Perhaps, the book should be read as a call for change, rather than an in-depth analysis of the contemporary political system. I recognise the importance of spontaneity and non-linearity in radical organising. However, a closer conceptualisation of the relationships between interlocking systems of oppression would have opened up more insights about revolutionary tactics. Its absence, here, can partly be attributed to the structure and scope of the book. As an essay comprised of small sections rather than a monograph, it touches on a range of topics and themes rather than engaging with any one in a sustained manner. Read as a short, punchy manifesto it serves as a timely call-to-action for a generalist audience that seeks to organise against what bell hooks calls “imperialist white-supremacist capitalist patriarchy”. I agree with Eisenstein that thinking with black radical conceptualisations of intersectionality is central to such a project.
References
Arvin, M., Tuck, E. and Morrill, A. (2013).
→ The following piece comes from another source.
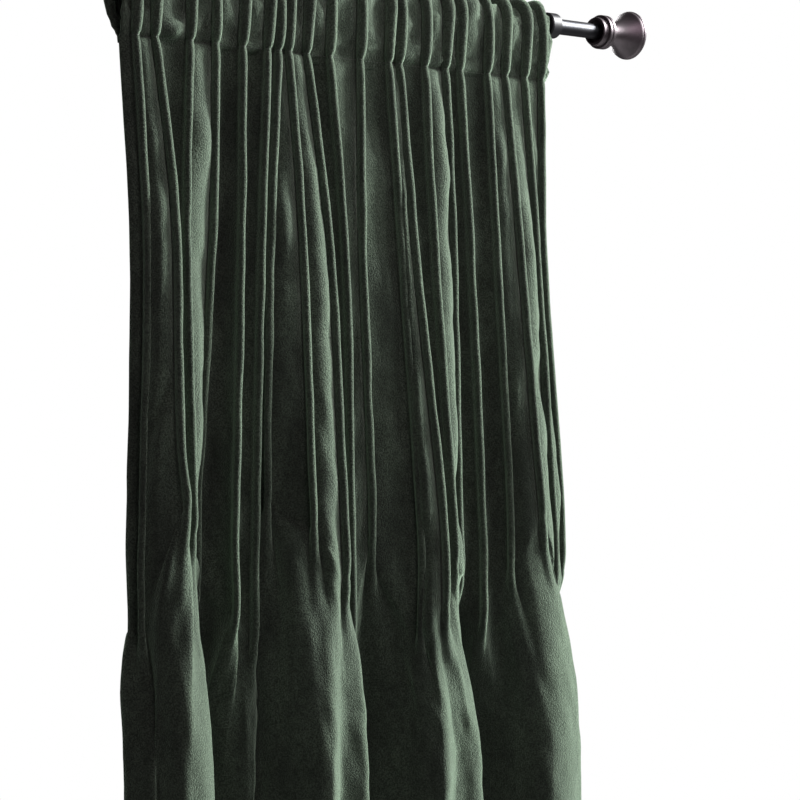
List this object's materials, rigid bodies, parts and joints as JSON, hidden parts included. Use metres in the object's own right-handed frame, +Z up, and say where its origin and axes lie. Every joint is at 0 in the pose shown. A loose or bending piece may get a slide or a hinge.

Decolonizing feminism: Challenging connections between settler colonialism and heteropatriarchy. Feminist Formations, 25(1), pp.8-34.
Barker, J. (2017). Critically sovereign: Indigenous gender, sexuality and feminist studies. Durham, NC: Duke University Press.
Coates, T. (2017). The First White President. The Atlantic. Retrieved 11 September, 2019 from https://www.theatlantic.com/magazine/archive/2017/10/the-first-white-pre...
Deer, S. (2015). The beginning and end of rape: Confronting sexual violence in native America. Minneapolis, MN: University of Minnesota Press.
hooks, b. (2004) Understanding patriarchy. In: hooks, b. (2004) The Will to change: Men, masculinity and love. New York, NY: Simon and Schuster.